[start of Data provided]
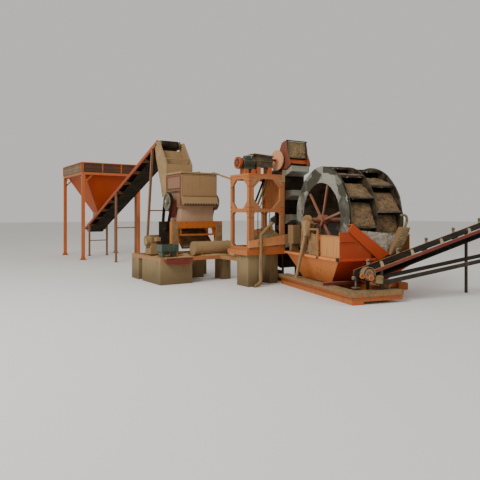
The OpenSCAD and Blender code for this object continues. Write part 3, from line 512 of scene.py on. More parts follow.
def weathered_group():
    """Painted steel that has faded, gathered dust on top, run with dirty water and begun to rust."""
    tree, k, given, out = new_group("weathered paint", {
        "Paint": (0.7, 0.25, 0.08, 1), "Faded": (0.75, 0.4, 0.2, 1), "Dust": (0.42, 0.3, 0.17, 1),
        "Rust": (0.13, 0.045, 0.02, 1), "Dust Amount": 0.3, "Rust Amount": 0.3, "Streaks": 0.5,
        "Side Fade": 0.2, "Front Dust": 0.0, "Right Dust": 0.0, "Right Edge": 0.0}, ("Color", "Roughness", "Height"))
    where = k.place()
    to_right, to_back, up = k.split(k.place("Normal"))
    left_side = k.math("MAXIMUM", to_right * -1.0, 0.0)
    front_side = k.math("MAXIMUM", to_back * -1.0, 0.0)
    beyond = k.split(where)[X] - given["Right Edge"]
    broad = k.noise(where, 0.8, 3.0)
    patch = k.noise(where, 3.7, 6.0, 0.68)
    fine = k.noise(where, 38.0, 5.0, 0.7)
    runs = k.noise(k.stretched(where, (6.0, 6.0, 0.55)), 2.2, 6.0, 0.62)
    specks = k.noise(where, 11.0, 9.0, 0.72)
    # Painted light and shade: faces that look left turn towards the faded colour, and faces that look to the front
    # turn away from it.
    painted_side_light = (left_side - front_side * 0.6) * given["Side Fade"]
    fade_and_painted_side_light = k.ramp(painted_side_light + (broad * 0.55 + runs * 0.5), 0.4, 0.66)
    paint = k.shade(k.mix(fade_and_painted_side_light, given["Paint"], given["Faded"]), fine * 0.5 + 0.75)
    dirty = k.ramp(runs, 0.52, 0.7) * given["Streaks"]
    paint = k.mix(dirty * 0.75, paint, (0.07, 0.045, 0.03))
    lying = k.math("MAXIMUM", up, 0.0) * 0.6
    # Dust on front-facing sides, which is partly painted shade there, and dust past the right edge; the dusty mask
    # below carries both.
    thrown_dust_and_front_shade = front_side * given["Front Dust"] + k.ramp(beyond, -0.1, 0.15) * given["Right Dust"]
    dusty = k.ramp((given["Dust Amount"] + (lying + thrown_dust_and_front_shade)) + (patch - 0.5) * 1.5, 0.15, 0.85)
    dust = k.mix(specks * 0.9, given["Dust"], (0.24, 0.165, 0.09))
    paint = k.mix(dusty * 0.9, paint, dust)
    edge = 0.78 - given["Rust Amount"] * 0.28
    rusty = k.ramp(specks * 0.75 + patch * 0.35, edge, edge + 0.07)
    k.feed(k.mix(rusty, paint, given["Rust"]), out["Color"])
    rough = dusty * 0.35 + 0.5
    k.feed(k.math("ADD", rough, rusty * 0.2, clamp=True), out["Roughness"])
    k.feed((fine * 0.25 + dusty * (specks * 0.7)) - rusty * 0.25, out["Height"])
    return tree


def worn_edge_group():
    """Mask of the corners where paint is knocked off."""
    tree, k, given, out = new_group("worn edges", {"Width": 0.02}, ("Mask",))
    rounded = k.wire("ShaderNodeBevel", {"samples": 4}, Radius=given["Width"])
    flat = k.wire("ShaderNodeNewGeometry", output="Normal")
    alike = k.wire("ShaderNodeVectorMath", {"operation": "DOT_PRODUCT"}, "Value", i0=rounded, i1=flat)
    chipped = k.ramp(k.noise(k.place(), 14.0, 6.0, 0.7), 0.44, 0.58)
    k.feed(k.ramp(alike, 0.985, 0.86) * chipped, out["Mask"])
    return tree


def grit_group():
    """Damp sand and crushed stone: coarse grains, darker wet hollows and pale dry crust."""
    tree, k, given, out = new_group("grit", {
        "Dry": (0.5, 0.36, 0.2, 1), "Wet": (0.16, 0.1, 0.055, 1), "Wetness": 0.4, "Grains": 55.0,
        "Specks": 0.3}, ("Color", "Roughness", "Height"))
    where = k.place()
    broad = k.noise(where, 4.5, 5.0, 0.65)
    grain = k.noise(where, given["Grains"], 6.0, 0.75)
    speck = k.ramp(k.noise(where, given["Grains"] * 0.8, 3.0, 0.8), 0.52, 0.66)
    stones = k.wire("ShaderNodeTexVoronoi", Vector=where, Scale=given["Grains"])
    damp = k.ramp(broad * 0.8 + given["Wetness"] * 0.5, 0.45, 0.8)
    colour = k.shade(k.mix(damp, given["Dry"], given["Wet"]), grain * 1.3 + 0.35)
    k.feed(k.mix(speck * given["Specks"], colour, (0.035, 0.022, 0.012)), out["Color"])
    k.feed(0.98 - damp * 0.3, out["Roughness"])
    k.feed(grain + stones * 0.8, out["Height"])
    return tree


# Finishes
def painted(name, paint, faded, dust=0.25, rust=0.3, streaks=0.5, dust_colour=DUST, metallic=0.0,
            side_fade=0.2, front_dust=0.0, right_dust=0.0, right_edge=0.0):
    """Weathered painted steel in one colour, with chipped corners."""
    k = Finish(name)
    coat = k.use(weathered_group, Paint=paint, Faded=faded, Dust=dust_colour, Rust=RUST, Dust_Amount=dust,
                 Rust_Amount=rust, Streaks=streaks, Side_Fade=side_fade, Front_Dust=front_dust,
                 Right_Dust=right_dust, Right_Edge=right_edge)
    edges = k.use(worn_edge_group, Width=0.014)
    return k.done(k.mix(edges["Mask"] * 0.7, coat["Color"], RUST), coat["Roughness"], coat["Height"],
                  metallic=metallic, specular=0.25)


def gritty(name, dry, wet, wetness=0.4, relief=0.02, grains=55.0, specks=0.3):
    """Sand, crust or mud."""
    k = Finish(name)
    sand = k.use(grit_group, Dry=dry, Wet=wet, Wetness=wetness, Grains=grains, Specks=specks)
    return k.done(sand["Color"], sand["Roughness"], sand["Height"], relief, 0.8)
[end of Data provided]
Reproduce the listing above word for word.

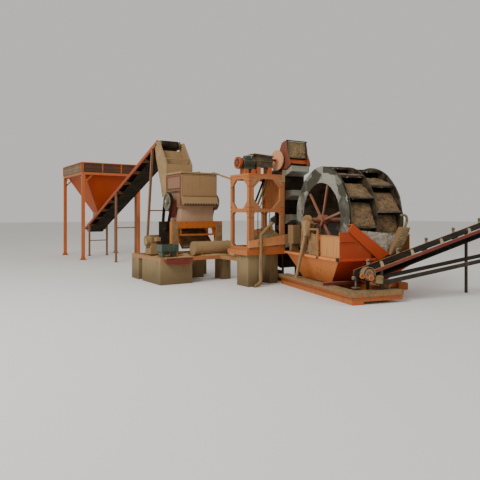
The OpenSCAD and Blender code for this object continues. Write part 3, from line 512 of scene.py on. More parts follow.
def weathered_group():
    """Painted steel that has faded, gathered dust on top, run with dirty water and begun to rust."""
    tree, k, given, out = new_group("weathered paint", {
        "Paint": (0.7, 0.25, 0.08, 1), "Faded": (0.75, 0.4, 0.2, 1), "Dust": (0.42, 0.3, 0.17, 1),
        "Rust": (0.13, 0.045, 0.02, 1), "Dust Amount": 0.3, "Rust Amount": 0.3, "Streaks": 0.5,
        "Side Fade": 0.2, "Front Dust": 0.0, "Right Dust": 0.0, "Right Edge": 0.0}, ("Color", "Roughness", "Height"))
    where = k.place()
    to_right, to_back, up = k.split(k.place("Normal"))
    left_side = k.math("MAXIMUM", to_right * -1.0, 0.0)
    front_side = k.math("MAXIMUM", to_back * -1.0, 0.0)
    beyond = k.split(where)[X] - given["Right Edge"]
    broad = k.noise(where, 0.8, 3.0)
    patch = k.noise(where, 3.7, 6.0, 0.68)
    fine = k.noise(where, 38.0, 5.0, 0.7)
    runs = k.noise(k.stretched(where, (6.0, 6.0, 0.55)), 2.2, 6.0, 0.62)
    specks = k.noise(where, 11.0, 9.0, 0.72)
    # Painted light and shade: faces that look left turn towards the faded colour, and faces that look to the front
    # turn away from it.
    painted_side_light = (left_side - front_side * 0.6) * given["Side Fade"]
    fade_and_painted_side_light = k.ramp(painted_side_light + (broad * 0.55 + runs * 0.5), 0.4, 0.66)
    paint = k.shade(k.mix(fade_and_painted_side_light, given["Paint"], given["Faded"]), fine * 0.5 + 0.75)
    dirty = k.ramp(runs, 0.52, 0.7) * given["Streaks"]
    paint = k.mix(dirty * 0.75, paint, (0.07, 0.045, 0.03))
    lying = k.math("MAXIMUM", up, 0.0) * 0.6
    # Dust on front-facing sides, which is partly painted shade there, and dust past the right edge; the dusty mask
    # below carries both.
    thrown_dust_and_front_shade = front_side * given["Front Dust"] + k.ramp(beyond, -0.1, 0.15) * given["Right Dust"]
    dusty = k.ramp((given["Dust Amount"] + (lying + thrown_dust_and_front_shade)) + (patch - 0.5) * 1.5, 0.15, 0.85)
    dust = k.mix(specks * 0.9, given["Dust"], (0.24, 0.165, 0.09))
    paint = k.mix(dusty * 0.9, paint, dust)
    edge = 0.78 - given["Rust Amount"] * 0.28
    rusty = k.ramp(specks * 0.75 + patch * 0.35, edge, edge + 0.07)
    k.feed(k.mix(rusty, paint, given["Rust"]), out["Color"])
    rough = dusty * 0.35 + 0.5
    k.feed(k.math("ADD", rough, rusty * 0.2, clamp=True), out["Roughness"])
    k.feed((fine * 0.25 + dusty * (specks * 0.7)) - rusty * 0.25, out["Height"])
    return tree


def worn_edge_group():
    """Mask of the corners where paint is knocked off."""
    tree, k, given, out = new_group("worn edges", {"Width": 0.02}, ("Mask",))
    rounded = k.wire("ShaderNodeBevel", {"samples": 4}, Radius=given["Width"])
    flat = k.wire("ShaderNodeNewGeometry", output="Normal")
    alike = k.wire("ShaderNodeVectorMath", {"operation": "DOT_PRODUCT"}, "Value", i0=rounded, i1=flat)
    chipped = k.ramp(k.noise(k.place(), 14.0, 6.0, 0.7), 0.44, 0.58)
    k.feed(k.ramp(alike, 0.985, 0.86) * chipped, out["Mask"])
    return tree


def grit_group():
    """Damp sand and crushed stone: coarse grains, darker wet hollows and pale dry crust."""
    tree, k, given, out = new_group("grit", {
        "Dry": (0.5, 0.36, 0.2, 1), "Wet": (0.16, 0.1, 0.055, 1), "Wetness": 0.4, "Grains": 55.0,
        "Specks": 0.3}, ("Color", "Roughness", "Height"))
    where = k.place()
    broad = k.noise(where, 4.5, 5.0, 0.65)
    grain = k.noise(where, given["Grains"], 6.0, 0.75)
    speck = k.ramp(k.noise(where, given["Grains"] * 0.8, 3.0, 0.8), 0.52, 0.66)
    stones = k.wire("ShaderNodeTexVoronoi", Vector=where, Scale=given["Grains"])
    damp = k.ramp(broad * 0.8 + given["Wetness"] * 0.5, 0.45, 0.8)
    colour = k.shade(k.mix(damp, given["Dry"], given["Wet"]), grain * 1.3 + 0.35)
    k.feed(k.mix(speck * given["Specks"], colour, (0.035, 0.022, 0.012)), out["Color"])
    k.feed(0.98 - damp * 0.3, out["Roughness"])
    k.feed(grain + stones * 0.8, out["Height"])
    return tree


# Finishes
def painted(name, paint, faded, dust=0.25, rust=0.3, streaks=0.5, dust_colour=DUST, metallic=0.0,
            side_fade=0.2, front_dust=0.0, right_dust=0.0, right_edge=0.0):
    """Weathered painted steel in one colour, with chipped corners."""
    k = Finish(name)
    coat = k.use(weathered_group, Paint=paint, Faded=faded, Dust=dust_colour, Rust=RUST, Dust_Amount=dust,
                 Rust_Amount=rust, Streaks=streaks, Side_Fade=side_fade, Front_Dust=front_dust,
                 Right_Dust=right_dust, Right_Edge=right_edge)
    edges = k.use(worn_edge_group, Width=0.014)
    return k.done(k.mix(edges["Mask"] * 0.7, coat["Color"], RUST), coat["Roughness"], coat["Height"],
                  metallic=metallic, specular=0.25)


def gritty(name, dry, wet, wetness=0.4, relief=0.02, grains=55.0, specks=0.3):
    """Sand, crust or mud."""
    k = Finish(name)
    sand = k.use(grit_group, Dry=dry, Wet=wet, Wetness=wetness, Grains=grains, Specks=specks)
    return k.done(sand["Color"], sand["Roughness"], sand["Height"], relief, 0.8)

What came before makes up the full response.